London book and map dealer Tim Bryars at Bryars & Bryars said: “I will save a bit of money, here on Cecil Court, but it won’t help my neighbours with bookshops on Charing Cross Road, and almost anyone with substantial premises in Mayfair is out of luck.

“However, business rates have risen so much in the last decade that this simply sets the clock back a few years. Plus relief won’t start immediately, and it will only cover a twoyear period.
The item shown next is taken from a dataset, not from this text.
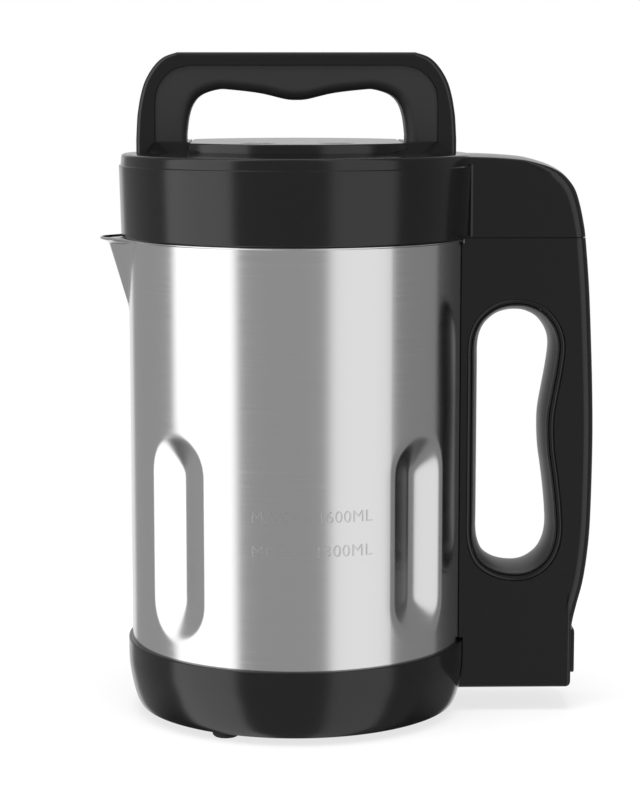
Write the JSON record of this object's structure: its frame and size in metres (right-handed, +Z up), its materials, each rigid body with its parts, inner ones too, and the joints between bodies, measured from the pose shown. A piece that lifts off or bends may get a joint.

Rather than temporary relief, we need a proper overhaul of an archaic and regressive system.”

"I will save a bit of money at Cecil Court but it won’t help my neighbours"

Rountree Tryon director Jamie Rountree closed its large central London gallery earlier this year to concentrate on its Petworth premises.
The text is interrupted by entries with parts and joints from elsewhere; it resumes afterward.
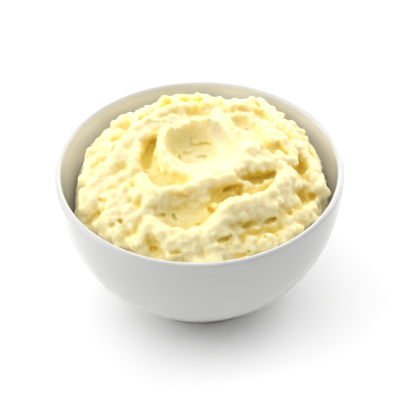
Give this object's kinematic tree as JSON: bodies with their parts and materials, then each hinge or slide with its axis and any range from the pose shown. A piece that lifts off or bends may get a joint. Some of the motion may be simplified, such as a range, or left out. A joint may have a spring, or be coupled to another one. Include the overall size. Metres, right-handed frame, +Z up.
{
  "type": "mashed potato side in a bowl",
  "caption": "Round white glazed bowl heaped with yellow mashed potato, swirled and lumpy from a serving spoon.",
  "frame": {"origin": "middle of the bowl's underside, on the plane that the foot ring stands on", "axes": "+Z up along the bowl's axis; -Y is the front, the side that shows the long front hollow; +X is to the right seen from the front"},
  "size_m": [0.15, 0.15, 0.0939],
  "materials": {
    "bowl_glaze": "glossy",
    "mash": "matte"
  },
  "bodies": {
    "root": {"bowl": "bowl_glaze", "mash": "mash"}
  },
  "joints": []
}
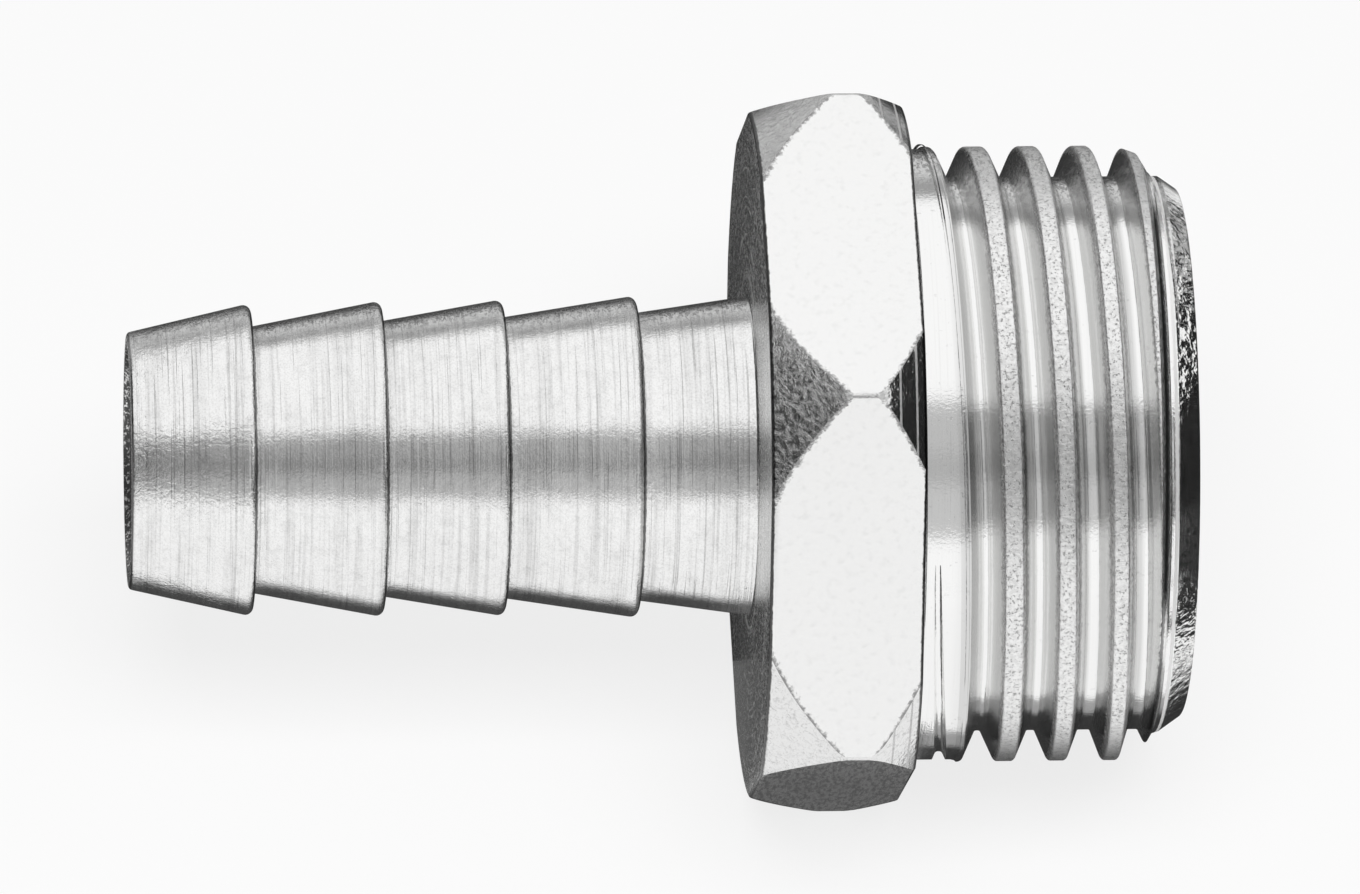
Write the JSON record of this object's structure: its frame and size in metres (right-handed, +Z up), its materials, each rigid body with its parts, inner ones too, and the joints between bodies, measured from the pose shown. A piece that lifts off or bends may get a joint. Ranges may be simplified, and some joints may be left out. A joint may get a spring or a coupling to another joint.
{
  "type": "hose barb tail",
  "caption": "Turned and plated brass hose tail: barbed hose spigot, spanner hexagon and parallel male pipe thread on a common axis, with a plain bore right through.",
  "frame": {"origin": "on the axis of the bore, in the flat shoulder of the hexagon that faces the thread", "axes": "+X along the bore towards the threaded end, +Z up, square to the hexagon flat opposite the one it rests on"},
  "size_m": [0.0357, 0.0262, 0.0228],
  "materials": {
    "nickel_plating": "satin"
  },
  "bodies": {
    "root": {"hose_tail": "nickel_plating"}
  },
  "joints": []
}
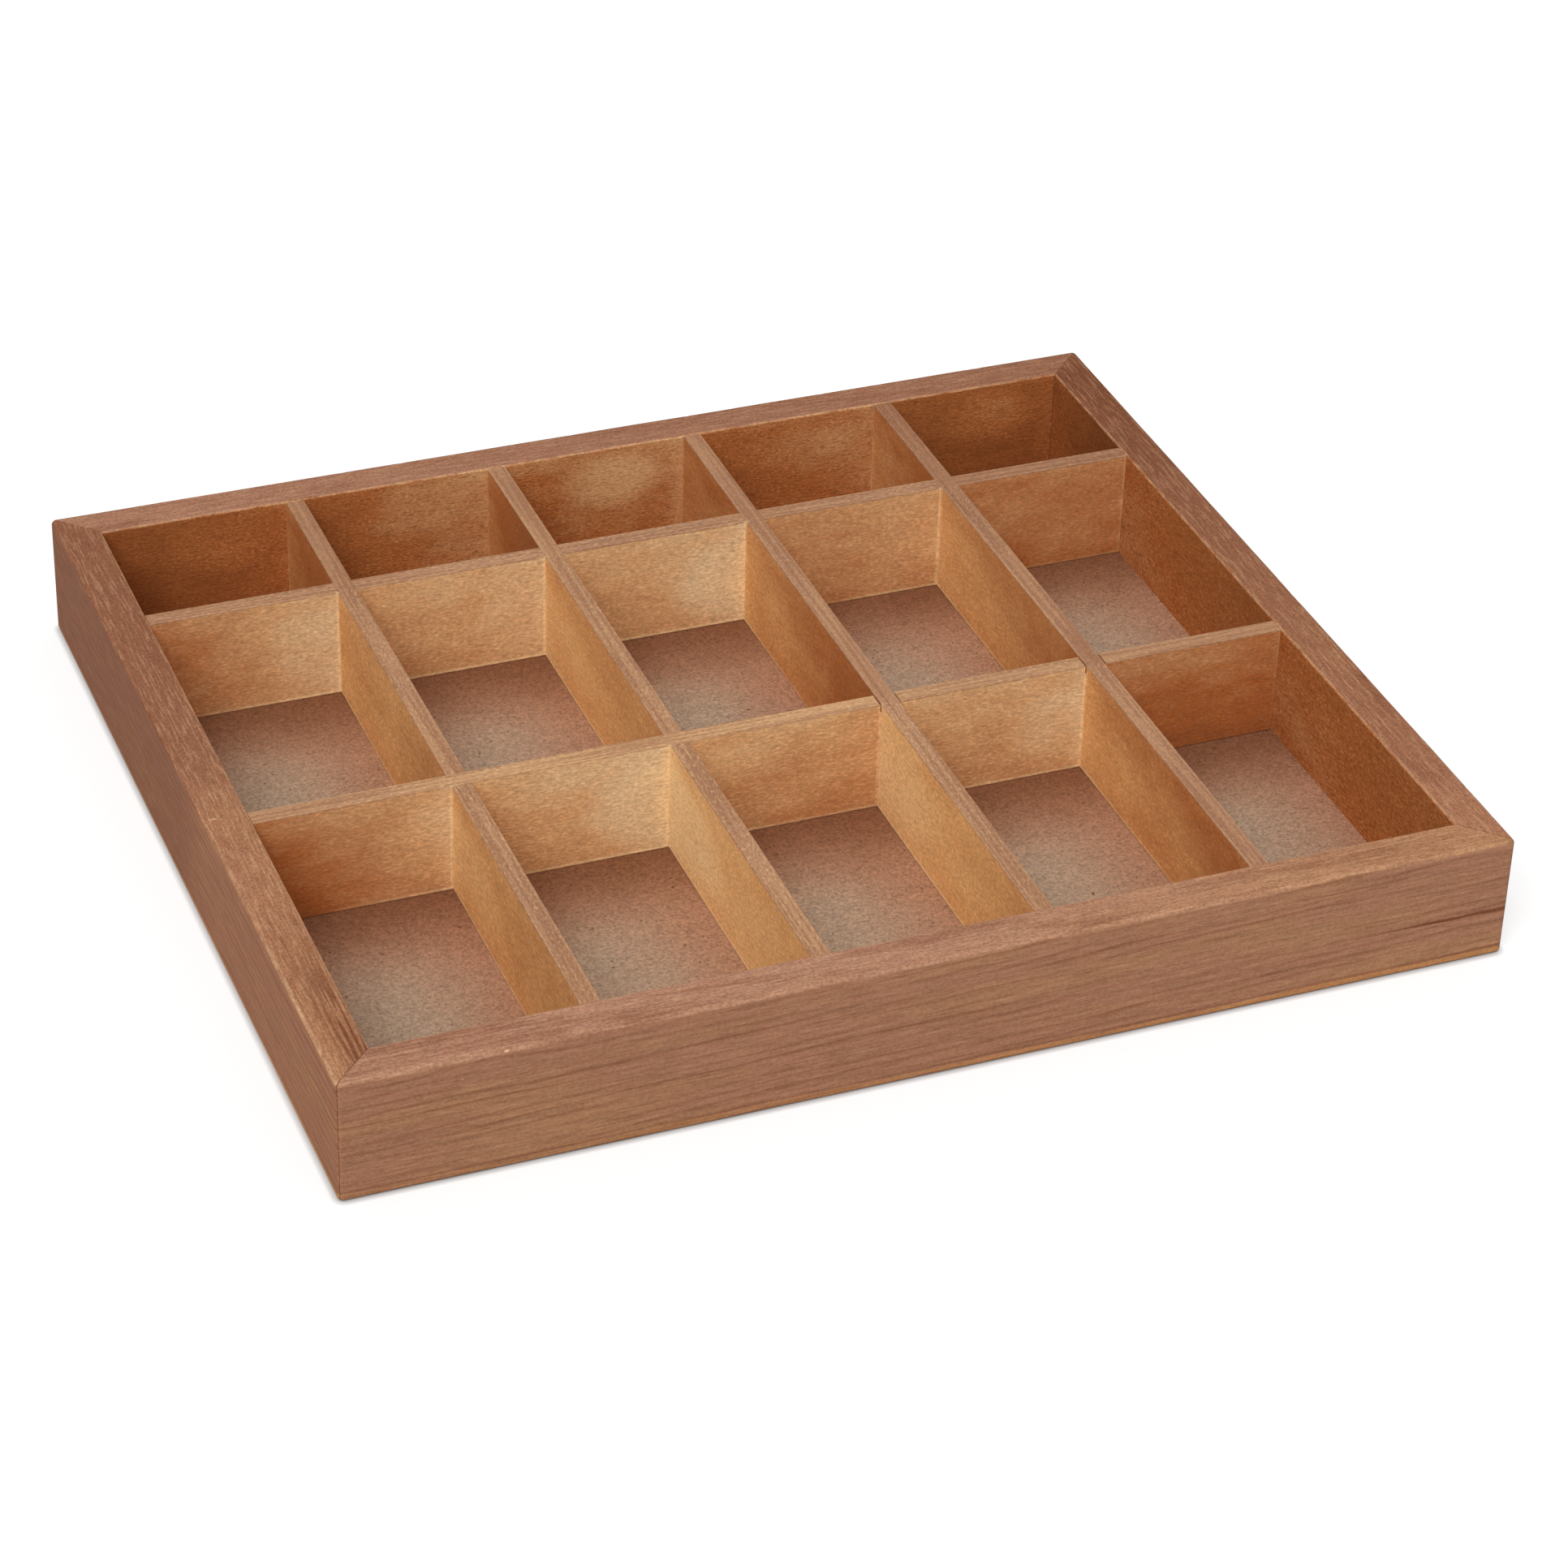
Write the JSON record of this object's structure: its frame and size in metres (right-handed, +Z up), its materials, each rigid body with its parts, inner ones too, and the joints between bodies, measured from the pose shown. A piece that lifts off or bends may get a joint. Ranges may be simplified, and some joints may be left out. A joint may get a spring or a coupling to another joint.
{
  "type": "sorting box",
  "caption": "Open wooden sorting box: a mitred frame round a grid of interlocked slats, which make compartments on a thin hardboard bottom.",
  "frame": {"origin": "middle of the underside, on the surface that the box stands on", "axes": "+X to the right along the long side, +Y to the back, where the shallow row of compartments is, +Z up out of the compartments"},
  "size_m": [0.4, 0.35, 0.045],
  "materials": {
    "rail_wood": "oiled hardwood, fine straight grain, satin",
    "slat_wood": "oiled hardwood with small flecks, satin",
    "hardboard": "brown hardboard, smooth face, matt"
  },
  "bodies": {
    "root": {"front_rail": "rail_wood", "back_rail": "rail_wood", "left_rail": "rail_wood", "right_rail": "rail_wood", "column_slat_1": "slat_wood", "column_slat_2": "slat_wood", "column_slat_3": "slat_wood", "column_slat_4": "slat_wood", "front_row_slat": "slat_wood", "back_row_slat": "slat_wood", "bottom_board": "hardboard"}
  },
  "joints": []
}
He told ATG: “My immediate response is ‘too little, too late’. Business rates and the greediness of landlords have already put paid to the original St James’s art dealer model where passing trade pays for the gallery expenses.

“It would be a better strategy to give local councils the ability to cut business rates for certain specialist trades in order to keep niche areas in business.”

Hammond also announced a Future High Streets Fund: £675m for councils to support local high streets.

Marco Forgione, BADA chief executive, welcomed the announcement. He said: “We urge local authorities to look to support art and antiques dealers who act as a real draw and a hub for local high streets.”

The Society of London Art Dealers (SLAD) director general Christopher Battiscombe said: “I think overall the chancellor has played a difficult hand as well as he could. But everything is overlaid by doubts about the outcome of the Brexit negotiations and, as he himself has admitted, inevitably this is something of a holding operation until we know where we are on that.”